12. Öte yandan mirasın üç ay içinde reddedilebileceği hükmü ve otuz günlük başvuru süresinin birlikte değerlendirilerek başvurucunun mirasçılarına davayı takip edebilmeleri için dört aylık süre şartı koymanın, mirasçılar açısından mahkemeye erişim hakkını kısıtladığı söylenebilir. Çünkü mirasçıların murisin Anayasa Mahkemesi gibi olağanüstü bir yargı yolunda takip ettiği bir davasının olup olmadığını bilmesi için özel bir çaba sarf etmeleri gerekmektedir. Bu nedenle mirasçılar açısından bir hak kaybına neden olmamanın en temel yolunun usulüne uygun tebligat ile gerçekleşmesi gerekmektedir.

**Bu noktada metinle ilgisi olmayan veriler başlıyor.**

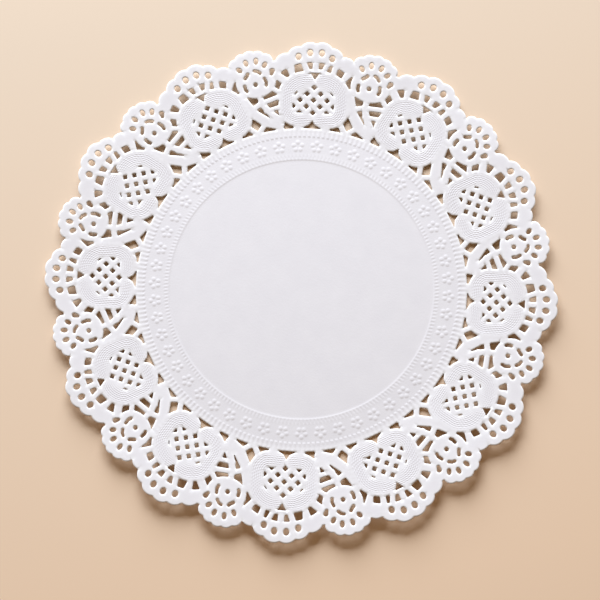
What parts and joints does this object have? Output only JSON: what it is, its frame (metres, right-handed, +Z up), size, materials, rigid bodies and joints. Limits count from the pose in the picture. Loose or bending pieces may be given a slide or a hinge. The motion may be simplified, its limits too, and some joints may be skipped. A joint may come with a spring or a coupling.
{
  "type": "paper doily",
  "caption": "Round paper doily with a plain centre, raised rings and a die-cut lace rim of medallions, rosettes and scallops",
  "frame": {"origin": "Centre of the flat underside, where the plain middle rests on the table.", "axes": "+Z points up out of the embossed face. +Y points to the edge at the top of the picture, four degrees left of one medallion's axis, and +X to its right."},
  "size_m": [0.2538, 0.2537, 0.0056],
  "materials": {
    "paper": "matte, embossed and die-cut"
  },
  "bodies": {
    "root": {"doily_sheet": "paper"}
  },
  "joints": []
}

13. Ayrıca, Anayasa Mahkemesi'nin bireysel başvurularda, Anayasa, Avrupa İnsan Hakları Sözleşmesi ve buna ek Türkiye'nin taraf olduğu protokoller ile güvence altına alınmış olan ve kanunlar kapsamındaki hakların üzerinde yer alması sebebiyle korunması daha fazla önem arz eden haklar yönünden değerlendirme yapmakta olduğu da dikkate alındığında; bir kimsenin vefatı sebebiyle muhtemel bir hak ihlaline ilişkin başvurusunun devam ettirilerek sonuca bağlanması ve bunun için Mahkemenin işleyişini etkilemeyecek prosedürleri yerine getirmesinin hukuk devleti ilkesi yönünden önem arz ettiği kuşkusuzdur.

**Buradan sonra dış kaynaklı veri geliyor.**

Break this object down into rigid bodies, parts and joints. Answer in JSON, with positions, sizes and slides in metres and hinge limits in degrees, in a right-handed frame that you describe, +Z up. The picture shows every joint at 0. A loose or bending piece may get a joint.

14. Başvuru yolunun tüketildiğinden haberdar olmayan bir başvurucunun haberdar olmadığı bir konuda yükümlülük altına sokulması mantıksal olmadığı kadar hukuki de değildir. Yargıtay’ın uygulamalarına oranla Anayasa Mahkemesi uygulamalarının daha esnek olması gerekirken daha dar bir yorumla düşme kararının verilmesi yerinde değildir.
15. Açıklanan nedenler ile -kabul edilebilirlik hususlarının ayrı değerlendirilmesi saklı olmak üzere- başvurucunun mirasçılarının ölüm üzerinden dört ay geçmesine rağmen davayı takip etmek istedikleri yönünde bir irade belirtmemelerinin DÜŞME KARARINA yol açmasına katılmamaktayım.